Le Quatuor Arditti est à l’avant-plan sur le disque Scelsi, un autre double, qui nous offre le trio à cordes de 1958, les cinq quatuors à cordes (dont le cinquième est aussi la toute dernière oeuvre de Scelsi) et l’étonnante Khoom, pour soprano (Michiko Hirayama) et six instrumentistes (la pochette indique "pour piano", mais c’est une erreur).

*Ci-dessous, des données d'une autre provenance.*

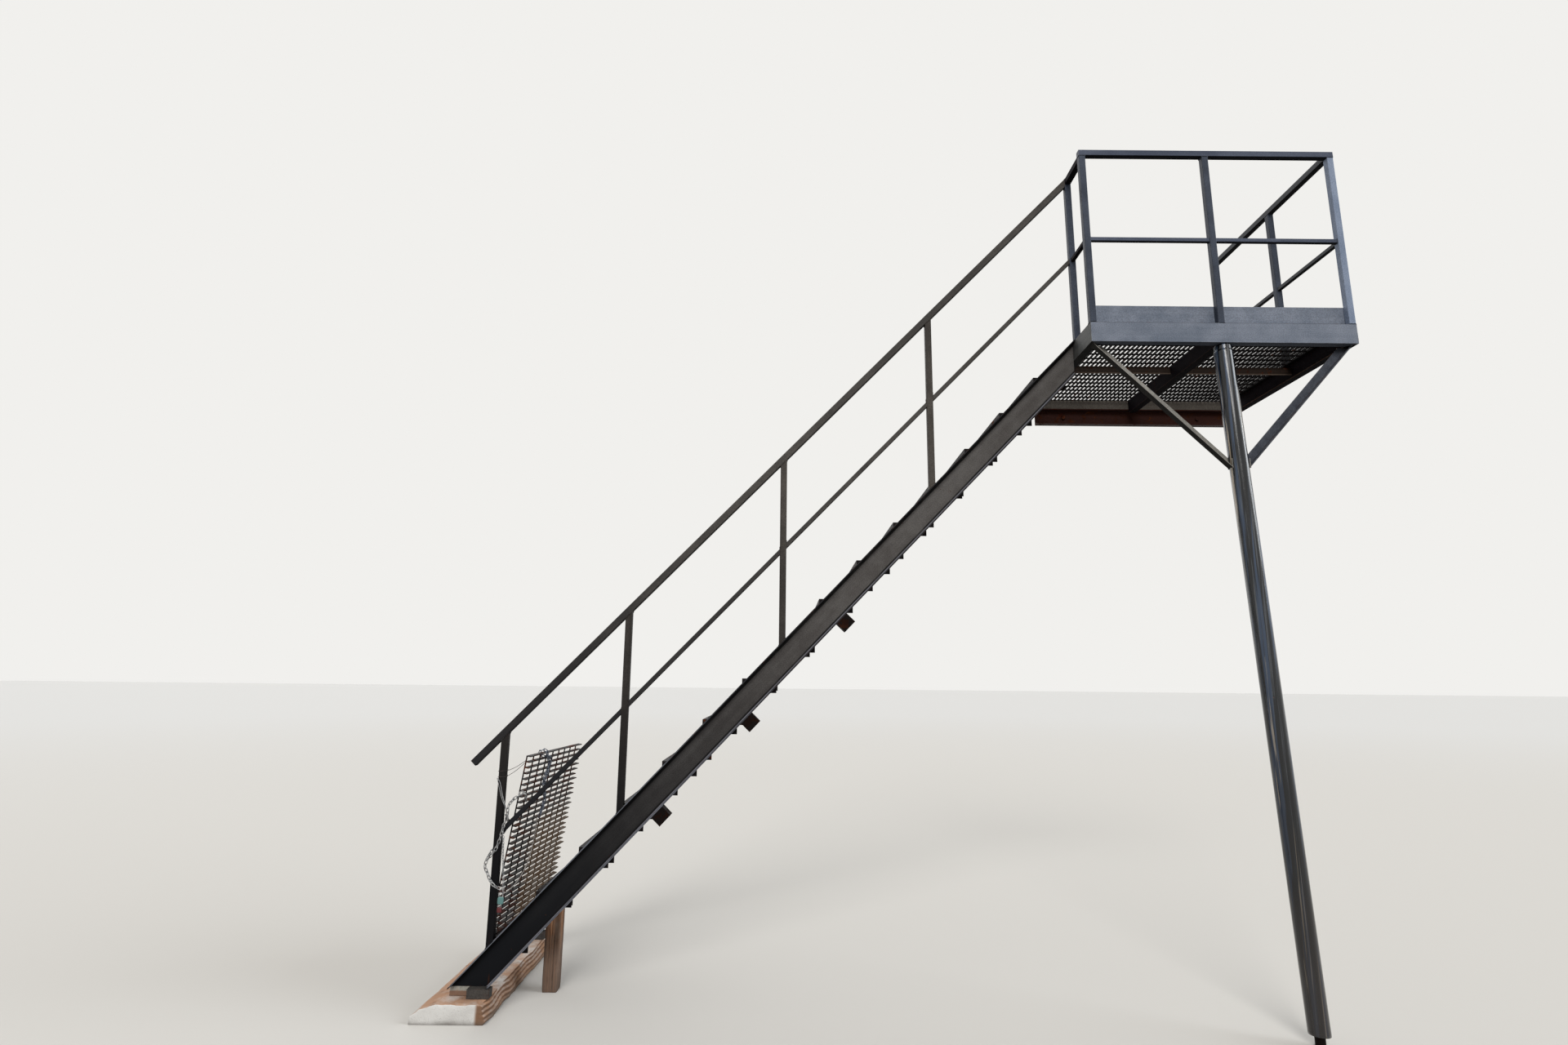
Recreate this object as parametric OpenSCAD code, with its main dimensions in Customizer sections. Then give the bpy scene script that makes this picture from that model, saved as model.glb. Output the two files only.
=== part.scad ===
// Fire escape stair: a steep steel flight up to a small railed platform on a wall.
// Millimetres. +X runs along the wall towards the platform's free end, +Y points into the wall
// and +Z is up. The origin is the middle of the wall ledger's back face.

/* [Platform] */
// Width of the platform along the wall
platform_w = 1541; // [1200:1:2400]
// Depth of the platform, from the wall to its outer face
platform_d = 1300; // [1200:1:1800]
// Height of the platform floor above the middle of the wall ledger
deck_z = 146; // [130:1:200]
// Height of the channels that frame the platform
channel_h = 120; // [100:1:160]
// Width of a frame channel's flanges
channel_flange = 50; // [40:1:60]
// Thickness of a frame channel
channel_t = 6; // [4:0.5:9]
// Height of the toe plate above the floor
toe_h = 120; // [80:1:160]
// Thickness of the toe plate
toe_t = 6; // [4:0.5:10]
// Leg of the angles that carry the floor
bearer_leg = 50; // [40:1:60]
// Thickness of the bearer, brace and carrier steel
plate_t = 5; // [4:0.5:8]

/* [Wall ledger] */
// How far the ledger stops short of each end of the platform
ledger_inset = 70.5; // [60:0.5:200]
// Height of the ledger
ledger_h = 115; // [90:1:140]
// How far the ledger stands out from the wall
ledger_out = 50; // [40:1:70]
// Distance from the ledger's ends to its two bolts
ledger_bolt_inset = 207.5; // [60:0.5:400]
// Diameter of the ledger's bolt holes
ledger_bolt_d = 18; // [12:0.5:24]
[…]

C’est encore le Arditti qui est à l’honneur sur le disque For Strings regroupant des pièces de Bruno Maderna et sur celui réunissant la Weihnachts musik et diverses transcriptions de Schoenberg, tandis que Maarten Bon et Rienbert De Leeuw sont aux pianos pour les Visions de l’Amen de Messiaen.

Mais ce que doit se procurer toute personne désireuse de connaître davantage la musique contemporaine, c’est un magnifique petit coffret de trois disques qui s’intitule D’un siècle à l’autre. On y présente d’abord les précurseurs (Janacek, Mahler, Debussy, Sibelius, Ravel, Bartók, Stravinski, Chostakovitch), puis les classiques (Schoenberg, Ives, Webern, Varese, Berg, Messiaen, Dutilleux). Le troisième disque, sous le titre Hier, aujourd’hui et demain, contient des oeuvres (et des extraits d’oeuvres) d’Elliott Carter, Joëlle Léandre, Xenakis, Ligeti, Berio, Boulez, Stockhausen, Kagel, Jonathan Harvey (par le NEM) et Dusapin. Véritable Who’s who du XXe siècle, le livret comporte un tableau de correspondances des dates et événements qui vous aidera à vous situer, de même que les définitions de certains termes techniques (dodécaphonisme, polytonalité, etc.). Une excellente introduction comme il n’y en a pas d’autres sur le marché. Les disques Montaigne/Naïve sont distribués au Canada par S.R.I.

D’un siècle à l’autre (MO 782096), Pascal Dusapin (MO 782150), Iannis Xenakis (MO 782151), Giacinto Scelsi (MO 782156), Mauricio Kagel (MO 782157), Bruno Maderna (MO 782158), Olivier Messiaen (MO 782159), Arnold Schoenberg (MO 782160).